On Sunday 22 April special prayers were offered and silent tributes paid to Affray’s officers and ratings in churches and chapels in Portsmouth and Gosport. All ceremony was cancelled during a visit to HMS Sheffield by the Duchess of Kent at Portsmouth. Royal salutes were to have been fired from naval batteries around the port while warships should have been dressed overall in special colours. But pomp and ceremony was put to one side while the shadow of mourning for Affray continued to hang over the country.
The following morning, Kirkcaldy Police in Scotland was alerted that two notes written on the back of empty cigarette packets stuffed inside a bottle had been found on Pathhead Sands. The first note read:
We have been submerged for eight days. Air supply exhausted. Two of the crew ill, six of the crew dead. Fumes in escape hatch. Signed P.O. Nigel. Captain is dead, has been for three days. Please send help. HMS Affray.
The second note read:
62 degrees 6 mins W of Bass Rock.

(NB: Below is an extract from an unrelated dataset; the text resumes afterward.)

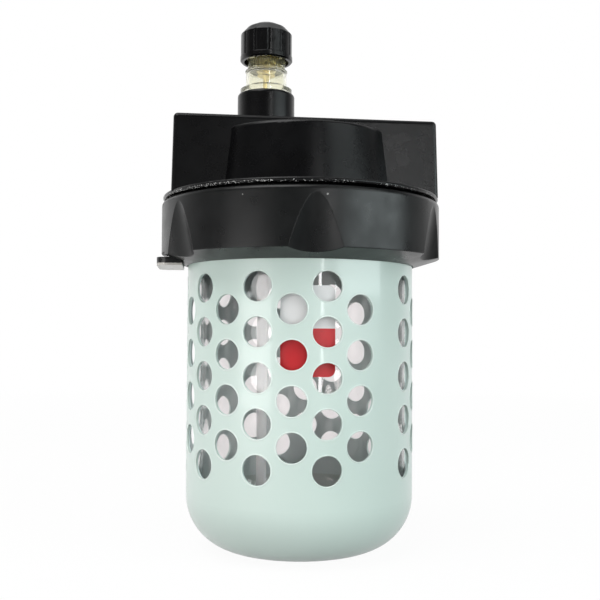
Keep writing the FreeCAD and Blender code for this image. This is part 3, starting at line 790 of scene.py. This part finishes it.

Escape hatch out of order.
The police alerted the Flag Officer Scotland at the HM Naval base on the Clyde, who forwarded the information to the Admiralty with the following note: ‘This is considered to be a disgraceful hoax and the information is communicated in view of possible press enquiries.’
The ban on ‘A’ class submarines leaving port was announced in Parliament a few days later by Callaghan, who spoke about the escape options available to Affray’s crew members. He conveniently avoided mentioning that it would be impossible to escape from a submarine stranded in over 300ft of water. This was too much information for the Affray widows and children left behind and hundreds of submariners about to return to ‘A’ class submarines and dive deep beneath the waves.
Out at sea a diver gazed from the deck of Reclaim and told the Daily Mail: ‘Somewhere down there is the Affray. And we mean to find her.’